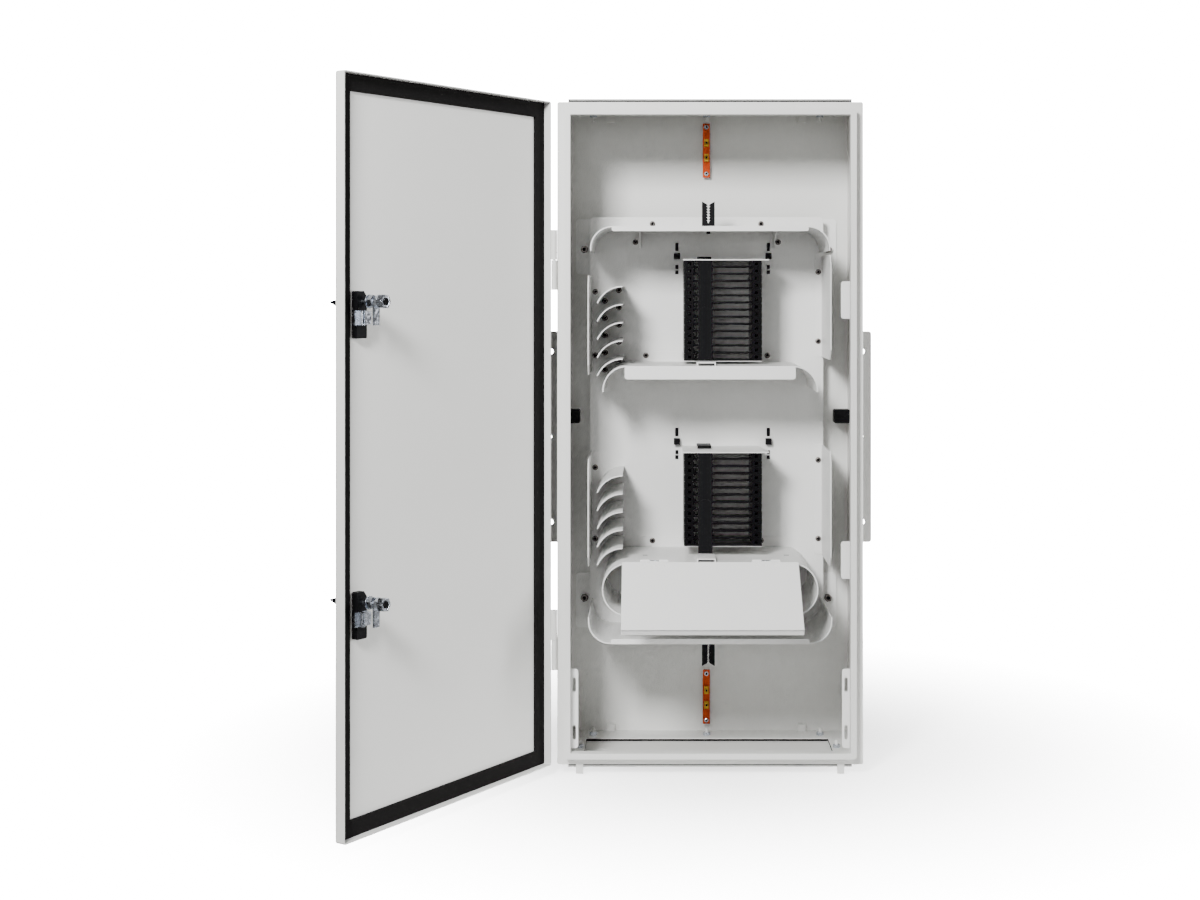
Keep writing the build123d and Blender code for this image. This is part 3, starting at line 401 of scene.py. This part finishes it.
# Panel screws are drawn a little wider than their plain stand-ins
SCREW_SPREAD = 1.25
# Nuts stop at no exact angle when they are tightened
NUT_TURN = 0.2

screws = bmesh.new()
for low, high in loose_solids("panel_screws"):
    middle = (low + high) / 2
    pan_head(screws, middle.x, middle.z, high.y, (high.x - low.x) / 2 * SCREW_SPREAD,
             high.y - low.y, DULL)
fit(screws, "panel_screw_heads", "cabinet", "zinc_plate", ("panel_screws",),
    (SOCKET_PAINTED_SHADE, DULL_ZINC))

nuts = bmesh.new()
for low, high in loose_solids("chassis_nuts"):
    middle = (low + high) / 2
    hexagon_nut(nuts, middle.x, middle.z, high.y, low.y, min(high.x - low.x, high.z - low.z),
                NUT_TURN, DULL)
fit(nuts, "chassis_nut_set", "cabinet", "zinc_plate", ("chassis_nuts",),
    (SOCKET_PAINTED_SHADE, DULL_ZINC))


# Splice trays: two end posts with an eye, a floor strip and a front lip

TRAY_LEFT, TRAY_RIGHT = -35.25, 75.25
TRAY_FRONT, TRAY_BACK = -130.0, -34.0
TRAY_PITCH = 10.16
TRAY_TALL = 10.1
POST_WIDE = 13.5
POST_NICK_WIDE, POST_NICK_DEEP = 0.9, 1.1
EYE_IN, EYE_WIDE, EYE_TALL = 8.0, 4.4, 4.0
FLOOR_THICK, FLOOR_DEEP = 1.2, 24.0
LIP_THICK, LIP_TALL = 1.6, 1.4
RIB_WIDE, RIB_DROP = 3.0, 3.0
RACK_TOP = {"upper": 242.0, "lower": -31.0}
RACK_LID = 1.5
TRAY_COUNT = {"upper": 14, "lower": 13}


def splice_tray(stack, z0):
    """Adds one tray with its underside at a height."""
    z1 = z0 + TRAY_TALL
    eye = ((z0 + z1 - EYE_TALL) / 2, (z0 + z1 + EYE_TALL) / 2)
    deep = (TRAY_FRONT, TRAY_BACK)
    shoulder = z1 - POST_NICK_DEEP
    eye_start, eye_end = EYE_IN - EYE_WIDE / 2, EYE_IN + EYE_WIDE / 2
    for end, inward in ((TRAY_LEFT, 1), (TRAY_RIGHT, -1)):
        for start, stop in ((0, eye_start), (eye_end, POST_WIDE)):
            x0, x1 = sorted((end + inward * start, end + inward * stop))
            plate(stack, [(x0, z0), (x1, z0), (x1, shoulder), (x1 - POST_NICK_WIDE, z1),
                          (x0 + POST_NICK_WIDE, z1), (x0, shoulder)], *deep)
        beside_eye = sorted((end + inward * eye_start, end + inward * eye_end))
        block(stack, beside_eye, deep, (z0, eye[0]))
        block(stack, beside_eye, deep, (eye[1], z1))
    inner = (TRAY_LEFT + POST_WIDE, TRAY_RIGHT - POST_WIDE)
    floor_top = z0 + FLOOR_THICK
    lip = (TRAY_FRONT, TRAY_FRONT + LIP_THICK)
    block(stack, inner, (TRAY_FRONT, TRAY_FRONT + FLOOR_DEEP), (z0, floor_top))
    block(stack, inner, lip, (floor_top, floor_top + LIP_TALL))
    for end, inward in zip(inner, (1, -1)):
        plate(stack, [(end, floor_top), (end + inward * RIB_WIDE, floor_top),
                      (end, z1 - RIB_DROP)], *lip)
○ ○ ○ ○
— AIM OF THE TASK —
Write the whole listing out again. Keep every line exactly as it is.

— WORKED SOLUTION —
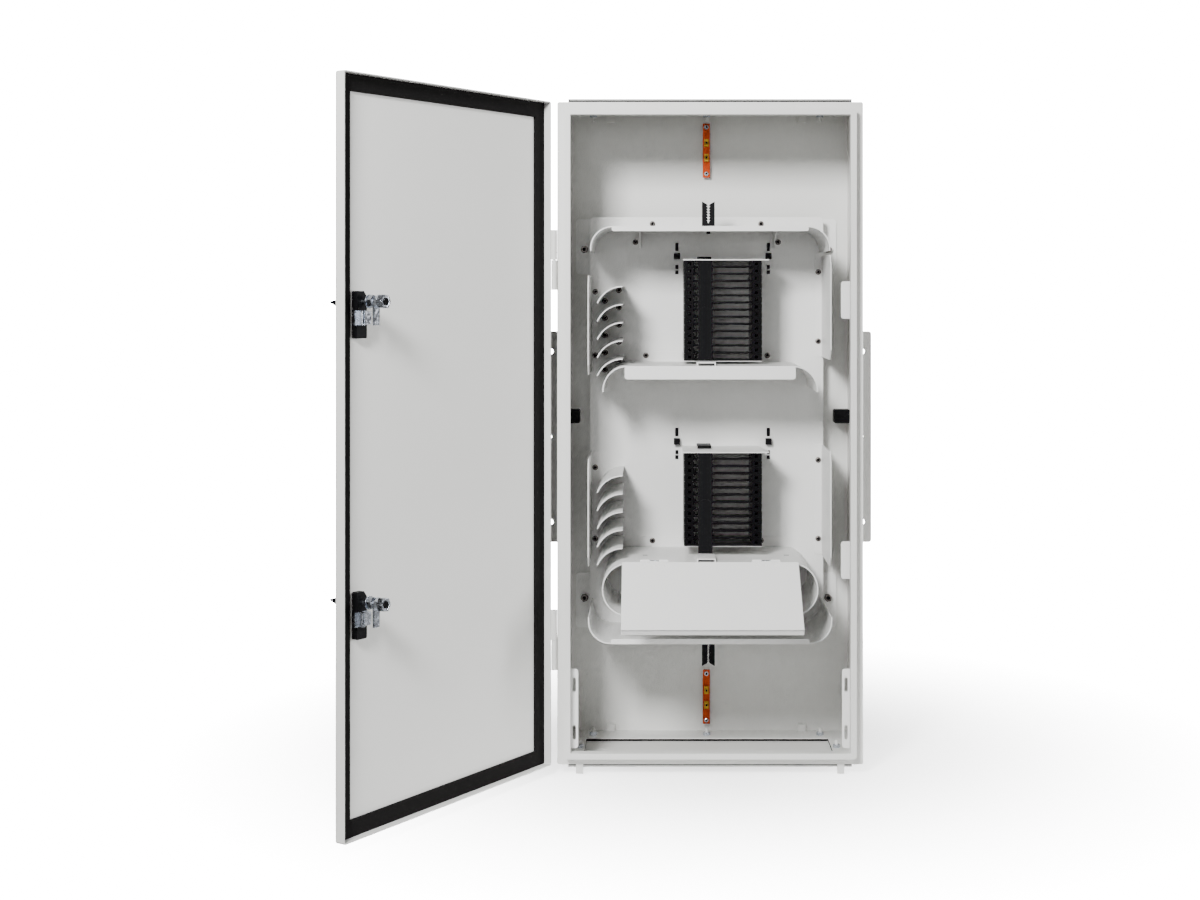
Keep writing the build123d and Blender code for this image. This is part 3, starting at line 401 of scene.py. This part finishes it.
# Panel screws are drawn a little wider than their plain stand-ins
SCREW_SPREAD = 1.25
# Nuts stop at no exact angle when they are tightened
NUT_TURN = 0.2

screws = bmesh.new()
for low, high in loose_solids("panel_screws"):
    middle = (low + high) / 2
    pan_head(screws, middle.x, middle.z, high.y, (high.x - low.x) / 2 * SCREW_SPREAD,
             high.y - low.y, DULL)
fit(screws, "panel_screw_heads", "cabinet", "zinc_plate", ("panel_screws",),
    (SOCKET_PAINTED_SHADE, DULL_ZINC))

nuts = bmesh.new()
for low, high in loose_solids("chassis_nuts"):
    middle = (low + high) / 2
    hexagon_nut(nuts, middle.x, middle.z, high.y, low.y, min(high.x - low.x, high.z - low.z),
                NUT_TURN, DULL)
fit(nuts, "chassis_nut_set", "cabinet", "zinc_plate", ("chassis_nuts",),
    (SOCKET_PAINTED_SHADE, DULL_ZINC))


# Splice trays: two end posts with an eye, a floor strip and a front lip

TRAY_LEFT, TRAY_RIGHT = -35.25, 75.25
TRAY_FRONT, TRAY_BACK = -130.0, -34.0
TRAY_PITCH = 10.16
TRAY_TALL = 10.1
POST_WIDE = 13.5
POST_NICK_WIDE, POST_NICK_DEEP = 0.9, 1.1
EYE_IN, EYE_WIDE, EYE_TALL = 8.0, 4.4, 4.0
FLOOR_THICK, FLOOR_DEEP = 1.2, 24.0
LIP_THICK, LIP_TALL = 1.6, 1.4
RIB_WIDE, RIB_DROP = 3.0, 3.0
RACK_TOP = {"upper": 242.0, "lower": -31.0}
RACK_LID = 1.5
TRAY_COUNT = {"upper": 14, "lower": 13}


def splice_tray(stack, z0):
    """Adds one tray with its underside at a height."""
    z1 = z0 + TRAY_TALL
    eye = ((z0 + z1 - EYE_TALL) / 2, (z0 + z1 + EYE_TALL) / 2)
    deep = (TRAY_FRONT, TRAY_BACK)
    shoulder = z1 - POST_NICK_DEEP
    eye_start, eye_end = EYE_IN - EYE_WIDE / 2, EYE_IN + EYE_WIDE / 2
    for end, inward in ((TRAY_LEFT, 1), (TRAY_RIGHT, -1)):
        for start, stop in ((0, eye_start), (eye_end, POST_WIDE)):
            x0, x1 = sorted((end + inward * start, end + inward * stop))
            plate(stack, [(x0, z0), (x1, z0), (x1, shoulder), (x1 - POST_NICK_WIDE, z1),
                          (x0 + POST_NICK_WIDE, z1), (x0, shoulder)], *deep)
        beside_eye = sorted((end + inward * eye_start, end + inward * eye_end))
        block(stack, beside_eye, deep, (z0, eye[0]))
        block(stack, beside_eye, deep, (eye[1], z1))
    inner = (TRAY_LEFT + POST_WIDE, TRAY_RIGHT - POST_WIDE)
    floor_top = z0 + FLOOR_THICK
    lip = (TRAY_FRONT, TRAY_FRONT + LIP_THICK)
    block(stack, inner, (TRAY_FRONT, TRAY_FRONT + FLOOR_DEEP), (z0, floor_top))
    block(stack, inner, lip, (floor_top, floor_top + LIP_TALL))
    for end, inward in zip(inner, (1, -1)):
        plate(stack, [(end, floor_top), (end + inward * RIB_WIDE, floor_top),
                      (end, z1 - RIB_DROP)], *lip)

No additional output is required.